YOUR OBJECTIVE:
Write out each line from the data below that includes the word "bending".

RECORDS SHOWN:
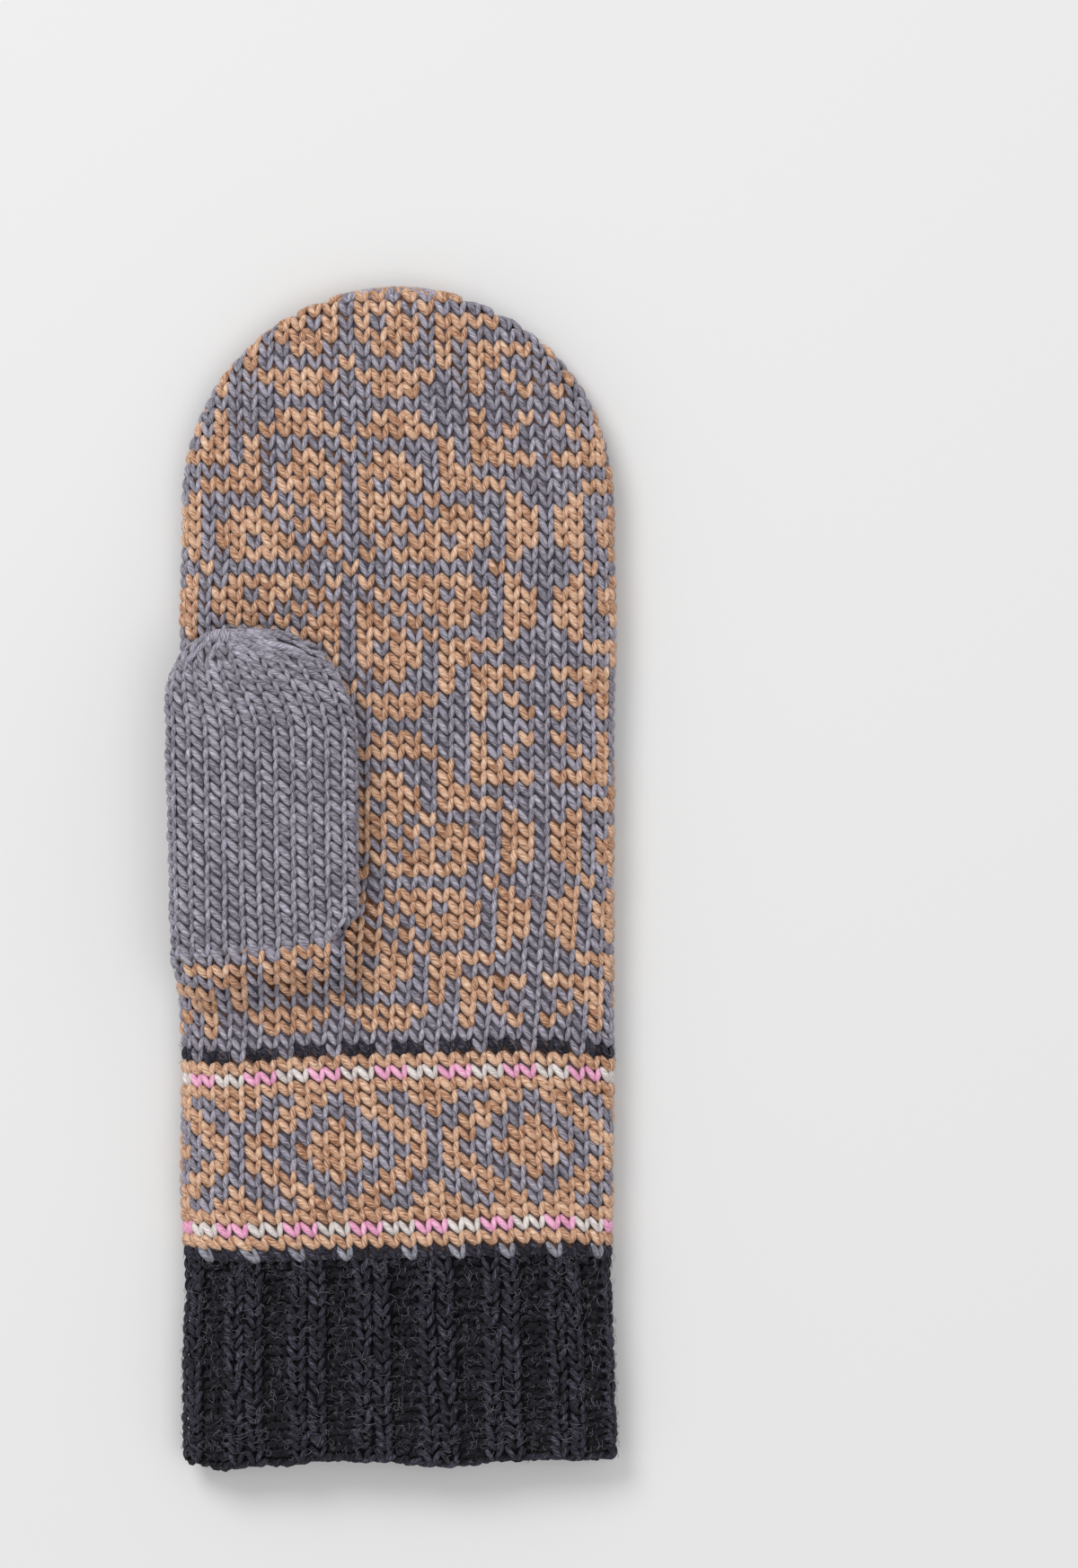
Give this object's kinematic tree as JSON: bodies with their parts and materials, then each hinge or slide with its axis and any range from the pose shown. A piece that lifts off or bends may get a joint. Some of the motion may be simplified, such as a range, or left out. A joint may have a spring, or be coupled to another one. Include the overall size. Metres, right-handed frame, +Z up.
{
  "type": "knitted mitten",
  "caption": "Hand-knitted stranded-colour mitten lying palm up: ribbed cuff, patterned band and hand, plain thumb folded over the palm.",
  "frame": {"origin": "middle of the footprint, on the surface that the mitten lies on", "axes": "+Y towards the fingertips, +Z up out of the palm, the thumb on the side of -X"},
  "size_m": [0.1052, 0.2752, 0.024],
  "materials": {
    "charcoal_wool": "charcoal heathered wool yarn, hairy, knitted two by two rib",
    "tan_wool": "warm tan wool yarn, plied, matt, stockinette",
    "patterned_wool": "stranded stockinette in tan and lilac grey wool, matt",
    "grey_wool": "lilac grey wool yarn, plied, matt, stockinette"
  },
  "bodies": {
    "root": {"cuff": "charcoal_wool", "border_band": "tan_wool", "hand": "patterned_wool", "thumb": "grey_wool"}
  },
  "joints": []
}
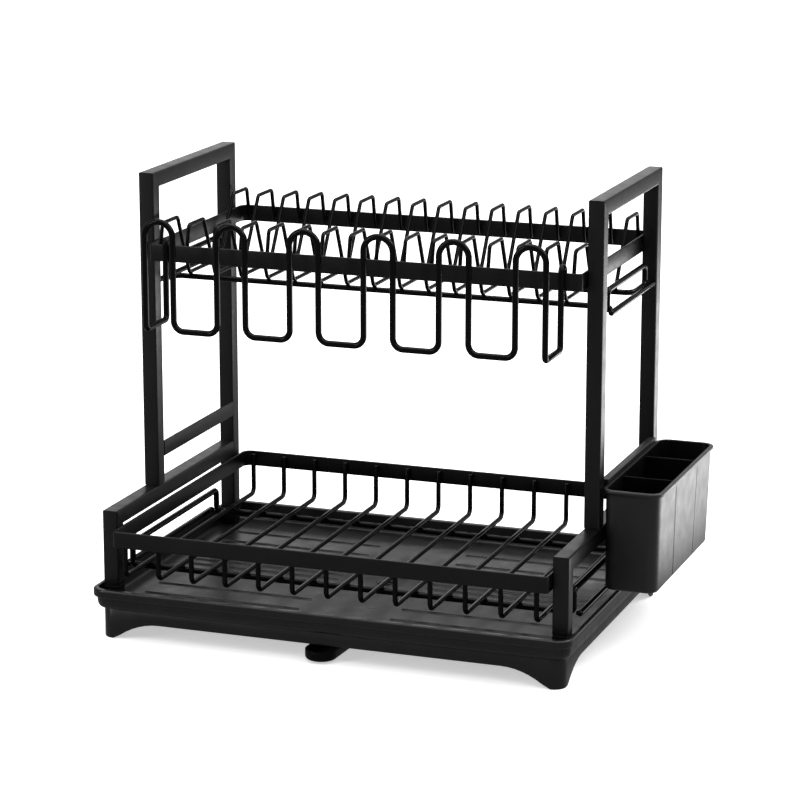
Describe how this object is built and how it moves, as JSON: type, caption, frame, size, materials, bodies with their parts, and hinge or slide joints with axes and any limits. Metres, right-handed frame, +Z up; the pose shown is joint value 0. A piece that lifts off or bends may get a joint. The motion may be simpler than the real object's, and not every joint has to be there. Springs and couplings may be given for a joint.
{
  "type": "dish drying rack",
  "caption": "Two-tier countertop dish drying rack with plate wires, a lower wire basket, a hooked-on cup holder, a hanging cutlery holder and a drip tray with a swivel spout.",
  "frame": {"origin": "bottom centre of the whole object's box, on the surface that the drip tray stands on", "axes": "+X to the right seen from the front, towards the cutlery holder; +Y to the rear, the low open front of the rack faces -Y; +Z up"},
  "size_m": [0.482, 0.31, 0.394],
  "materials": {
    "coated_tube": "satin black powder coat on square tube and flat band",
    "coated_wire": "smooth semi-gloss black coating on round steel wire",
    "tray_plastic": "satin black moulded plastic with a very fine grain",
    "foot_plastic": "dull black plastic end cap"
  },
  "bodies": {
    "tray": {"drip_tray": "tray_plastic"},
    "spout": {"drain_spout": "tray_plastic"},
    "rack": {"left_front_post": "coated_tube", "left_lower_rail": "coated_tube", "left_front_upright": "coated_tube", "left_top_rail": "coated_tube", "left_rear_upright": "coated_tube", "left_cutlery_rail": "coated_tube", "left_front_foot_cap": "foot_plastic", "left_rear_foot_cap": "foot_plastic", "right_front_post": "coated_tube", "right_lower_rail": "coated_tube", "right_front_upright": "coated_tube", "right_top_rail": "coated_tube", "right_rear_upright": "coated_tube", "right_cutlery_rail": "coated_tube", "right_front_foot_cap": "foot_plastic", "right_rear_foot_cap": "foot_plastic", "upper_rim": "coated_tube", "lower_rim": "coated_tube", "plate_wire_01": "coated_wire", "plate_wire_02": "coated_wire", "plate_wire_03": "coated_wire", "plate_wire_04": "coated_wire", "plate_wire_05": "coated_wire", "plate_wire_06": "coated_wire", "plate_wire_07": "coated_wire", "plate_wire_08": "coated_wire", "plate_wire_09": "coated_wire", "plate_wire_10": "coated_wire", "plate_wire_11": "coated_wire", "plate_wire_12": "coated_wire", "plate_wire_13": "coated_wire", "plate_wire_14": "coated_wire", "plate_wire_15": "coated_wire", "plate_wire_16": "coated_wire", "basket_wire_01": "coated_wire", "basket_wire_02": "coated_wire", "basket_wire_03": "coated_wire", "basket_wire_04": "coated_wire", "basket_wire_05": "coated_wire", "basket_wire_06": "coated_wire", "basket_wire_07": "coated_wire", "basket_wire_08": "coated_wire", "basket_wire_09": "coated_wire", "basket_wire_10": "coated_wire", "basket_wire_11": "coated_wire", "basket_wire_12": "coated_wire", "basket_wire_13": "coated_wire", "upper_base_wire": "coated_wire", "lower_base_wire": "coated_wire", "upper_left_side_rod": "coated_wire", "lower_left_side_rod": "coated_wire", "upper_right_side_rod": "coated_wire", "lower_right_side_rod": "coated_wire"},
    "cup_holder": {"cup_holder": "coated_wire"},
    "cutlery_holder": {"cutlery_holder": "tray_plastic"}
  },
  "joints": [
    {"name": "spout_swivel", "type": "hinge", "parent": "tray", "child": "spout", "pos_m": [-0.024, 0, 0.02], "axis": [0, 0, 1], "continuous": true},
    {"name": "rack_lift", "type": "slide", "parent": "tray", "child": "rack", "axis": [0, 0, 1], "range_m": [0, 0.15]},
    {"name": "cup_holder_lift", "type": "slide", "parent": "rack", "child": "cup_holder", "axis": [0, 0, 1], "range_m": [0, 0.04]},
    {"name": "cutlery_holder_lift", "type": "slide", "parent": "rack", "child": "cutlery_holder", "axis": [0, 0, 1], "range_m": [0, 0.05]}
  ]
}
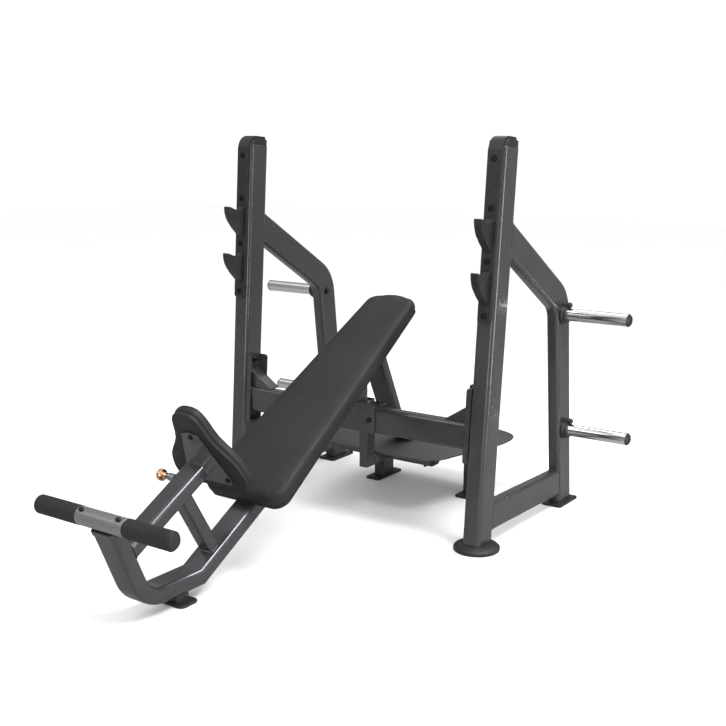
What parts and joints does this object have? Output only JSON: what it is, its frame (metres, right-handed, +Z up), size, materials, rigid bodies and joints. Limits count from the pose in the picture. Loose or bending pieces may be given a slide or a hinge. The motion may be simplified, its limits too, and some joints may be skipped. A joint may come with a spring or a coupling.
{
  "type": "adjustable weight bench",
  "caption": "Incline barbell bench with leaning uprights and bar catches, plate storage horns, a spotter platform, a roller foot rest and a seat that slides on a pinned post.",
  "frame": {"origin": "on the floor under the middle of the whole bench", "axes": "+Z up, +Y from the foot rest at the front to the spotter platform at the back, +X to one side"},
  "size_m": [1.824, 2.1258, 1.5295],
  "materials": {
    "frame_paint": "dark graphite metallic powder coat, satin",
    "pad_vinyl": "charcoal vinyl, fine grain, matt",
    "pad_board": "black backed board",
    "black_rubber": "matt black rubber",
    "black_plastic": "black moulded plastic, satin",
    "foot_plastic": "black moulded plastic",
    "chrome": "polished chrome",
    "copper_knob": "polished copper colour",
    "zinc_bolt": "dark zinc"
  },
  "bodies": {
    "frame": {"back_pad": "pad_vinyl", "back_pad_board": "pad_board", "base_tube": "frame_paint", "bench_spine": "frame_paint", "bracket_bolt_left": "zinc_bolt", "bracket_bolt_right": "zinc_bolt", "cap_left": "black_plastic", "cap_right": "black_plastic", "centre_bracket": "frame_paint", "collar_left_lower": "black_plastic", "collar_left_upper": "black_plastic", "collar_right_lower": "black_plastic", "collar_right_upper": "black_plastic", "cross_member": "frame_paint", "deck": "frame_paint", "deck_cross_bar": "frame_paint", "deck_foot_left": "foot_plastic", "deck_foot_right": "foot_plastic", "deck_leg_left": "frame_paint", "deck_leg_right": "frame_paint", "flange_bolt_left_lower": "zinc_bolt", "flange_bolt_left_upper": "zinc_bolt", "flange_bolt_right_lower": "zinc_bolt", "flange_bolt_right_upper": "zinc_bolt", "flange_left": "frame_paint", "flange_right": "frame_paint", "footrest_bar": "frame_paint", "footrest_bolt_left": "zinc_bolt", "footrest_bolt_right": "zinc_bolt", "front_foot": "foot_plastic", "grip_left": "black_rubber", "grip_right": "black_rubber", "guard_left": "black_plastic", "guard_right": "black_plastic", "hanger_post": "frame_paint", "horn_left_lower": "chrome", "horn_left_upper": "chrome", "horn_right_lower": "chrome", "horn_right_upper": "chrome", "pad_strut": "frame_paint", "pad_wedge": "frame_paint", "pin_housing": "zinc_bolt", "rail_left": "frame_paint", "rail_right": "frame_paint", "rear_leg_foot_left": "foot_plastic", "rear_leg_foot_right": "foot_plastic", "rear_leg_left": "frame_paint", "rear_leg_right": "frame_paint", "seat_strut": "frame_paint", "seat_tube": "frame_paint", "spine_end_cap": "black_plastic", "upright_foot_left": "foot_plastic", "upright_foot_right": "foot_plastic", "upright_left": "frame_paint", "upright_right": "frame_paint"},
    "seat": {"seat_post": "chrome", "seat_plate": "frame_paint", "seat_board": "pad_board", "seat_pad": "pad_vinyl"},
    "pin": {"pull_pin": "copper_knob"}
  },
  "joints": [
    {"name": "seat_slide", "type": "slide", "parent": "frame", "child": "seat", "axis": [0, 0.8788, 0.4772], "range_m": [0, 0.12]},
    {"name": "pin_pull", "type": "slide", "parent": "frame", "child": "pin", "axis": [-1, 0, 0], "range_m": [0, 0.012], "stiffness_N_per_m": 600}
  ]
}
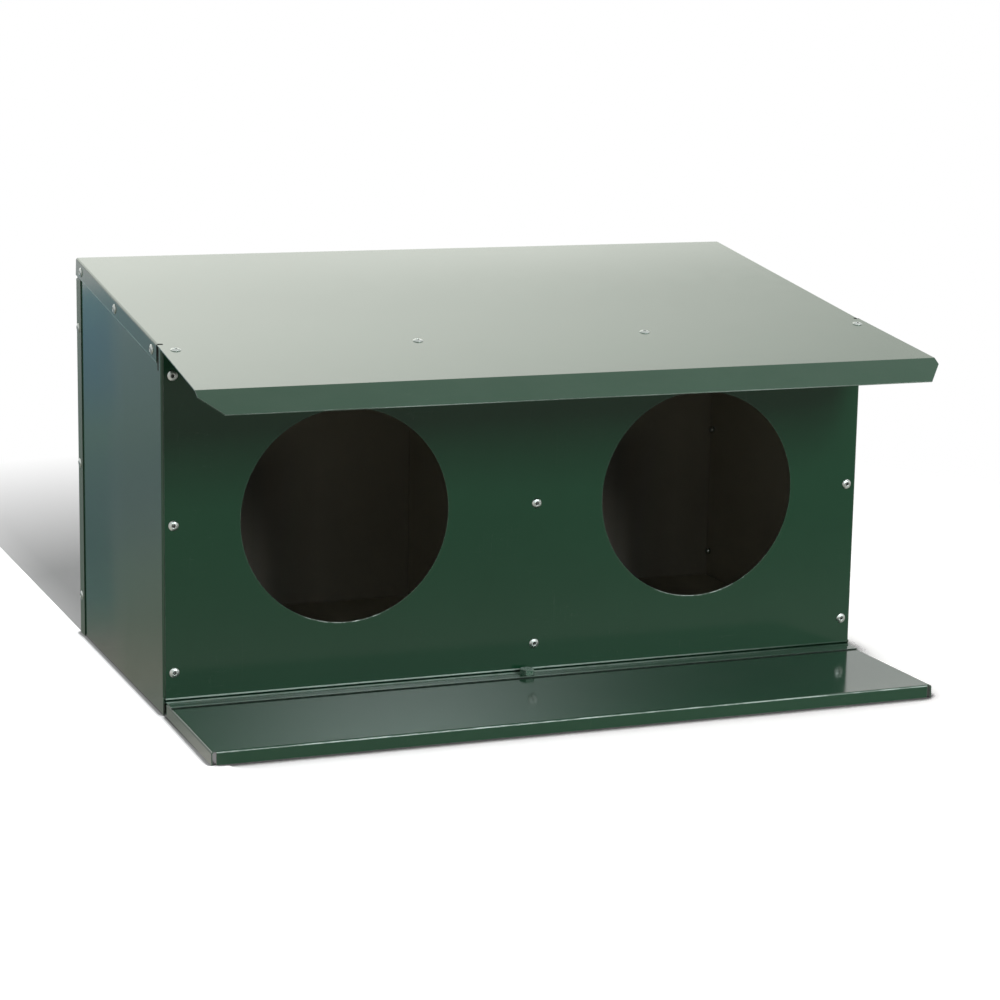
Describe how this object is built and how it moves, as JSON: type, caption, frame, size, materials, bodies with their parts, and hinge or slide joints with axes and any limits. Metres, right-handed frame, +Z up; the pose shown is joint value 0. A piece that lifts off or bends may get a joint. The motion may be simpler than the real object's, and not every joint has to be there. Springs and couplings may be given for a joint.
{
  "type": "two-compartment dovecote",
  "caption": "Sheet-metal nest box for pigeons with round entrances, a falling roof with a dropped lip and a landing board bolted in front.",
  "frame": {"origin": "on the ground, under the middle of the whole piece, from the landing board's front to the heads of the rear roof rivets", "axes": "+X runs along the front, to the right of someone facing the entrances; -Y is the front; +Z is up"},
  "size_m": [0.7096, 0.4896, 0.3793],
  "materials": {
    "green_sheet": "gloss dark green paint on folded sheet steel",
    "green_bolt": "the same paint over a hexagon bolt",
    "bright_rivet": "bright, unpainted",
    "zinc_steel": "zinc plated"
  },
  "bodies": {
    "root": {"roof_panel": "green_sheet", "front_panel": "green_sheet", "left_side_panel": "green_sheet", "right_side_panel": "green_sheet", "back_panel": "green_sheet", "floor_panel": "green_sheet", "centre_divider": "green_sheet", "landing_board": "green_sheet", "landing_board_bolt": "green_bolt", "landing_board_washer": "zinc_steel", "landing_board_nut": "zinc_steel", "front_left_rivets": "bright_rivet", "front_centre_rivets": "bright_rivet", "front_right_rivets": "bright_rivet", "roof_front_rivets": "bright_rivet", "roof_left_rivets": "bright_rivet", "roof_right_rivets": "bright_rivet", "roof_back_rivets": "bright_rivet", "back_left_rivets": "bright_rivet", "back_right_rivets": "bright_rivet", "back_centre_rivets": "bright_rivet", "floor_back_rivets": "bright_rivet"}
  },
  "joints": []
}
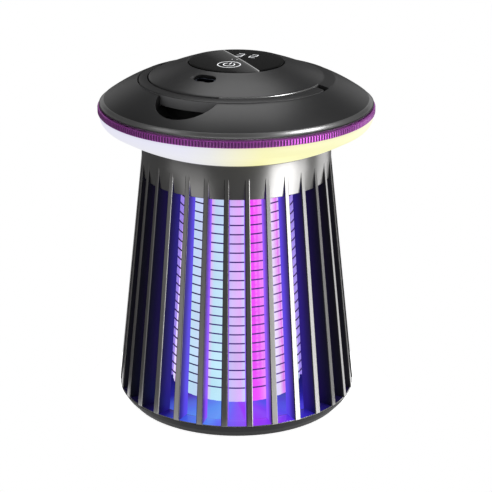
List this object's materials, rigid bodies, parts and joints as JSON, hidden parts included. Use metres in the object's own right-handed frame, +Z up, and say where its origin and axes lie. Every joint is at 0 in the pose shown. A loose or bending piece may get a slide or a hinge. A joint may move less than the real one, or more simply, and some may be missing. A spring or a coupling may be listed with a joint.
{
  "type": "electric bug zapper",
  "caption": "Rechargeable table insect zapper: domed head with night-light diffuser, fold-up handle, bladed conical grille round a wired light guide, pull-off tray.",
  "frame": {"origin": "centre of the footprint, on the surface the lamp stands on", "axes": "+Z up along the lamp's axis; -Y is the front, with the charging socket and the finger scoop; +X to the right seen from the front"},
  "size_m": [0.12, 0.12, 0.1553],
  "materials": {
    "satin_black_shell": "satin",
    "grille_plastic": "satin metallic",
    "purple_trim": "satin metallic",
    "milky_diffuser": "translucent, lit from inside",
    "lit_guide": "translucent, lit from inside",
    "grid_wire": "drawn wire",
    "insulator": "matte",
    "lens_glass": "polished",
    "tray_plastic": "polished",
    "pad_rubber": "matte",
    "white_plastic": "matte",
    "circuit_board": "solder mask",
    "lamp_dies": "clear resin",
    "uv_dies": "clear resin",
    "steel": "plated",
    "brass_pin": "machined",
    "cell_wrap": "shrink wrap",
    "coil_copper": "enamelled winding",
    "potting": "cast resin",
    "digit_block": "smooth",
    "clear_pin": "clear"
  },
  "bodies": {
    "lamp": {"grille_collar": "grille_plastic", "grille_fins": "grille_plastic", "grille_foot_ring": "grille_plastic", "light_guide": "lit_guide", "guide_end_cap": "lit_guide", "grid_top_plate": "insulator", "grid_ribs": "insulator", "grid_wires_live": "grid_wire", "grid_wires_return": "grid_wire", "grid_terminals": "brass_pin", "uv_led_board": "white_plastic", "uv_leds": "uv_dies", "hv_module": "potting", "lamp_chassis": "white_plastic", "diffuser": "milky_diffuser", "trim_ring": "purple_trim", "night_led_board": "white_plastic", "night_leds": "lamp_dies", "upper_cover": "satin_black_shell", "cover_screws": "steel", "display_lens": "lens_glass", "display_board": "circuit_board", "digit_module": "digit_block", "touch_spring": "steel", "usb_socket": "steel", "charge_board": "circuit_board", "status_light": "clear_pin", "battery_cell": "cell_wrap", "battery_cradle": "insulator", "main_board": "circuit_board", "boost_coil": "coil_copper", "handle_pins": "steel"},
    "handle": {"carry_handle": "satin_black_shell"},
    "tray": {"insect_tray": "tray_plastic", "tray_feet": "pad_rubber"}
  },
  "joints": [
    {"name": "handle_fold", "type": "hinge", "parent": "lamp", "child": "handle", "pos_m": [0, 0, 0.145], "axis": [-1, 0, 0], "range_deg": [0, 90]},
    {"name": "tray_pull", "type": "slide", "parent": "lamp", "child": "tray", "axis": [0, 0, -1], "range_m": [0, 0.02]}
  ]
}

EXERCISE OUTPUT:
What parts and joints does this object have? Output only JSON: what it is, its frame (metres, right-handed, +Z up), size, materials, rigid bodies and joints. Limits count from the pose in the picture. Loose or bending pieces may be given a slide or a hinge. The motion may be simplified, its limits too, and some joints may be skipped. A joint may come with a spring or a coupling.
List this object's materials, rigid bodies, parts and joints as JSON, hidden parts included. Use metres in the object's own right-handed frame, +Z up, and say where its origin and axes lie. Every joint is at 0 in the pose shown. A loose or bending piece may get a slide or a hinge. A joint may move less than the real one, or more simply, and some may be missing. A spring or a coupling may be listed with a joint.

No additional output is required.